Tokens are words, character sets, or combinations of words and punctuation, according to Microsoft. They are used by large language models (LLMs) to decompose text. Tokenization is the first step in training. “The LLM analyzes the semantic relationships between tokens, such as how commonly they're used together or whether they're used in similar contexts. After training, the LLM uses those patterns and relationships to generate a sequence of output tokens based on the input sequence,” according to Microsoft.
Meanwhile, not to be outdone, SambaNova Systems announced SambaNova Cloud, the world’s fastest AI inference service enabled by the speed of its SN40L AI chip. SambaNova Cloud runs Llama 3.1 70B at 461 tokens per second (t/s) and 405B at 132 t/s at full precision.

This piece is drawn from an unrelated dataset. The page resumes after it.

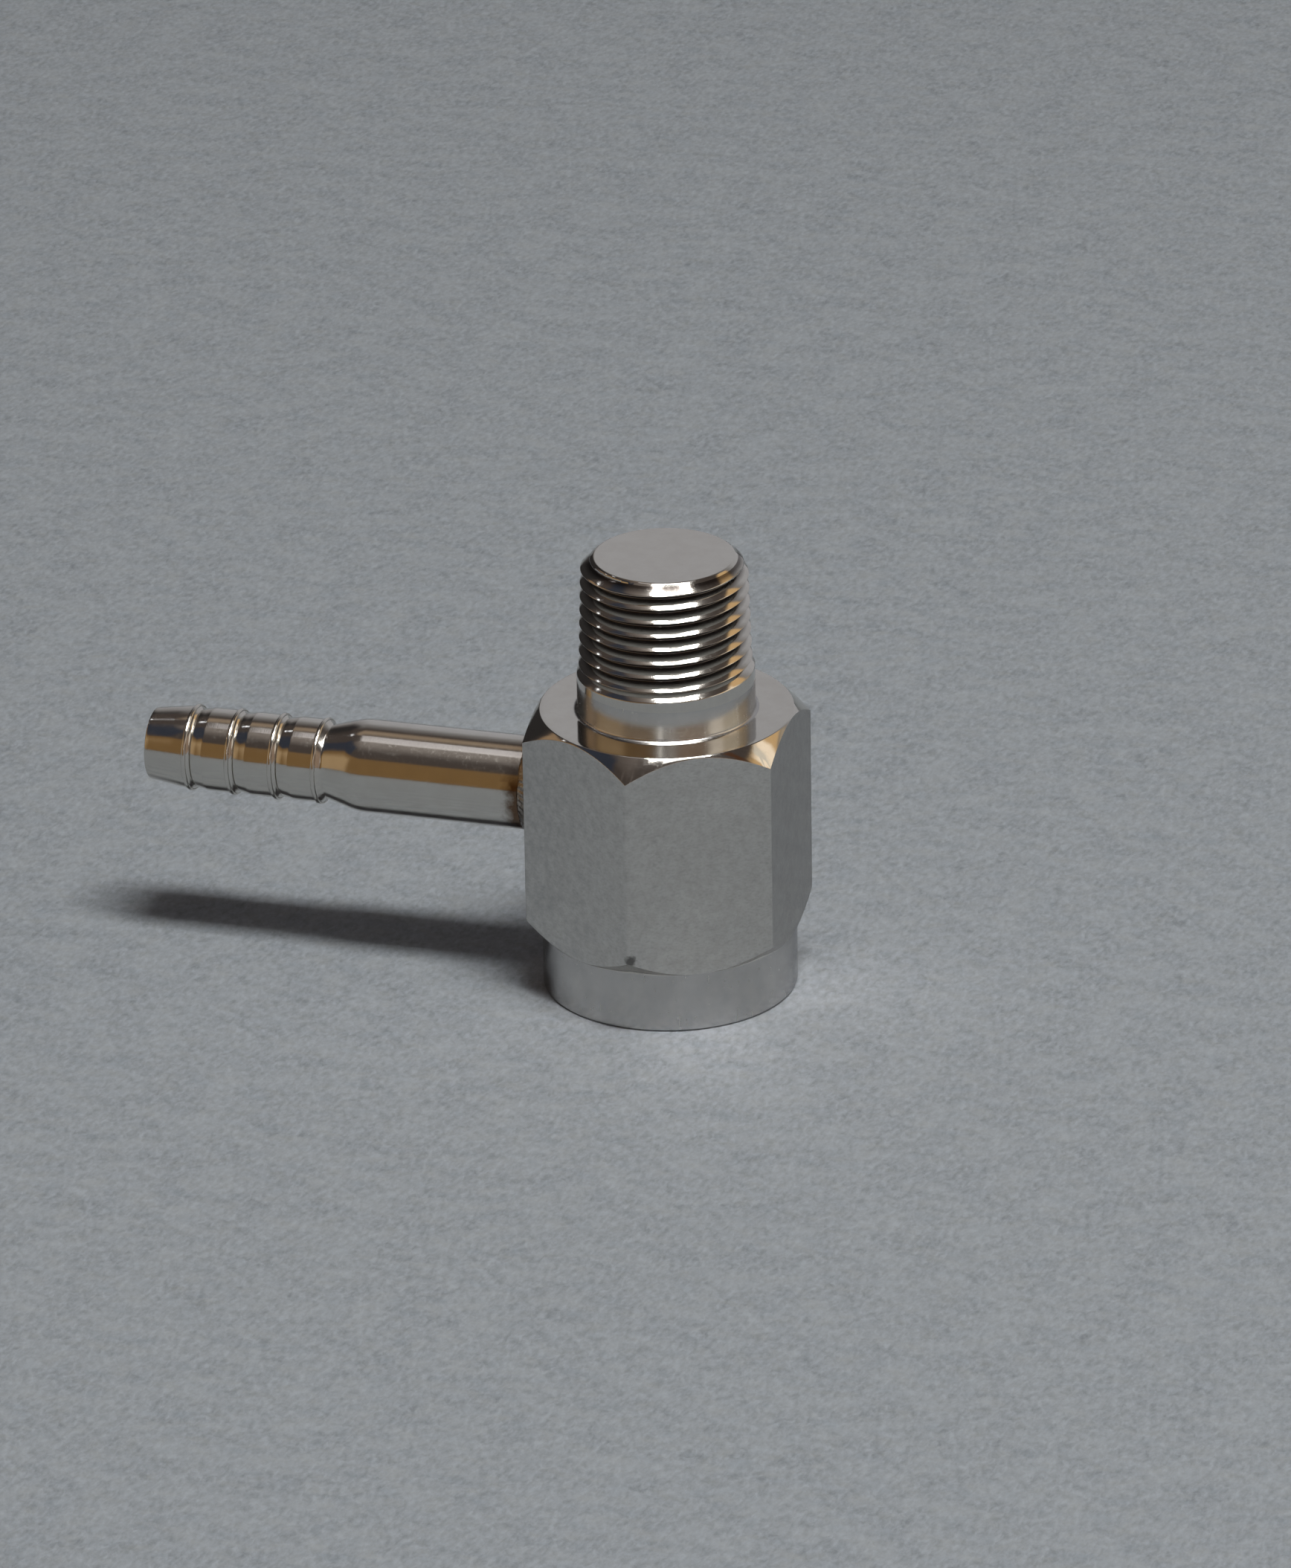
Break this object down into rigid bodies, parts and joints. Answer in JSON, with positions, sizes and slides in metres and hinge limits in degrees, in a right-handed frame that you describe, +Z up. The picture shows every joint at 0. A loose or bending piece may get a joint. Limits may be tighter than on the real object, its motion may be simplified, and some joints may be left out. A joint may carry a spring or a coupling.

SambaNova's current inference configuration incorporates 16 SN40L chips, with a combination of tensor parallelism across chips and pipeline parallelism within each chip, according to the company. Each SN40L chip consists of two logic dies, high-bandwidth memory (HBM), and direct-attached DDR DRAM. The 16 chips are interconnected with a peer-to-peer network. They offer a compute roofline of 10.2 bf16 PFLOPS, they added.